What Al Qaida Wants
Rudy Giuliani expressed a view common to the GOP:
I think that if we've learned any lessons from the history of the 20th century, one of the lessons we should learn is stop trying to psychoanalyze people and take them at their word. If we had taken Hitler at his word, Stalin at his word, I think we would have made much sounder decisions and saved a lot more lives.
An Al Qaida in Iraq leader said:
Abu Sarhan's views suggest[] a more restrained view of the United States, which he considers an occupier but one that should not leave immediately. . . . "The real enemy for the resistance is Iran and those working for Iran," he went on. "Because Iran has a feud which goes back thousands of years with the people of Iraq and the government of Iraq."

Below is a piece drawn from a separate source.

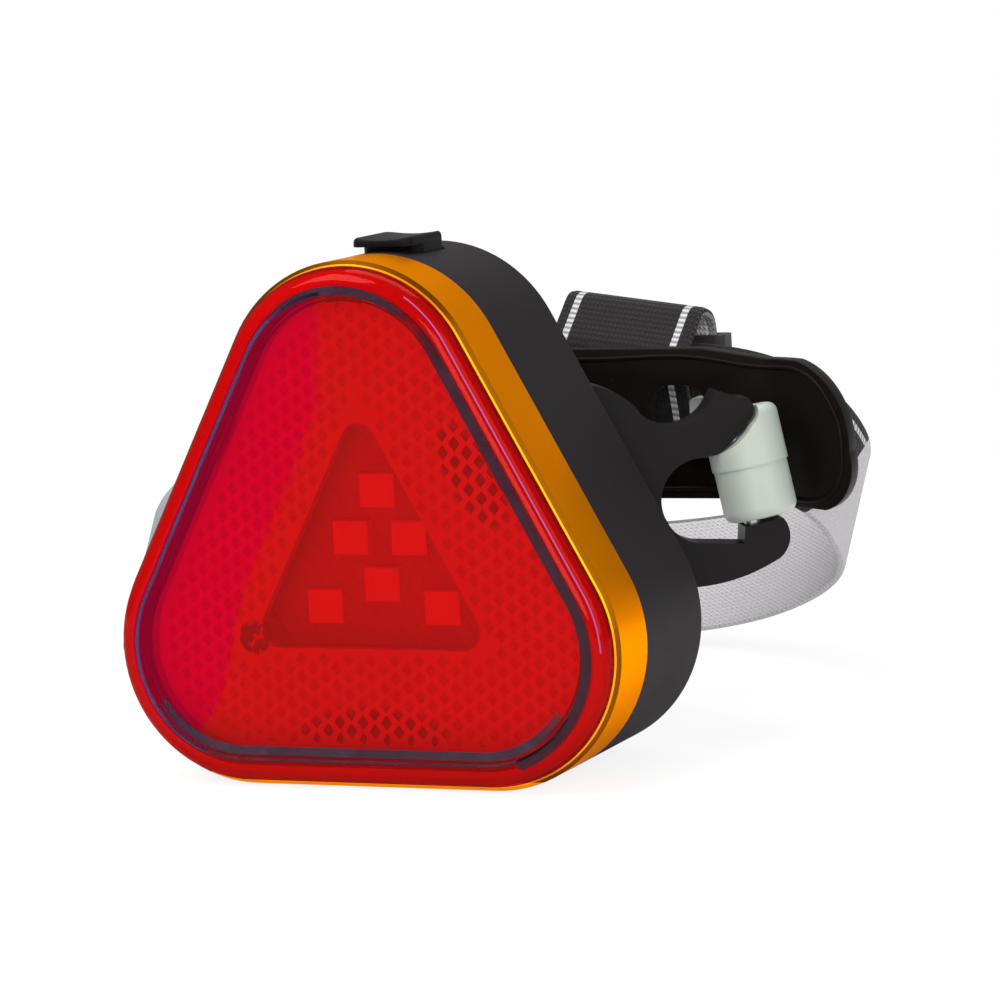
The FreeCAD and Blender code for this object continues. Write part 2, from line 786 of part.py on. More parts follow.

(Emphasis supplied.) Today, a Maliki lieutenant said:
[T]he U.S. was treating Iraq like "an experiment in an American laboratory." He sharply criticised the U.S. military, saying it was committing human rights violations, embarassing the Iraqi government with its tactics and cooperating with "gangs of killers" in its campaign against al-Qaida in Iraq.
(Emphasis supplied.) I think if we take these statements at face value, staying in Iraq means staying mired in an intractable and increasingly vicious sectarian civil war. What do you think Rudy?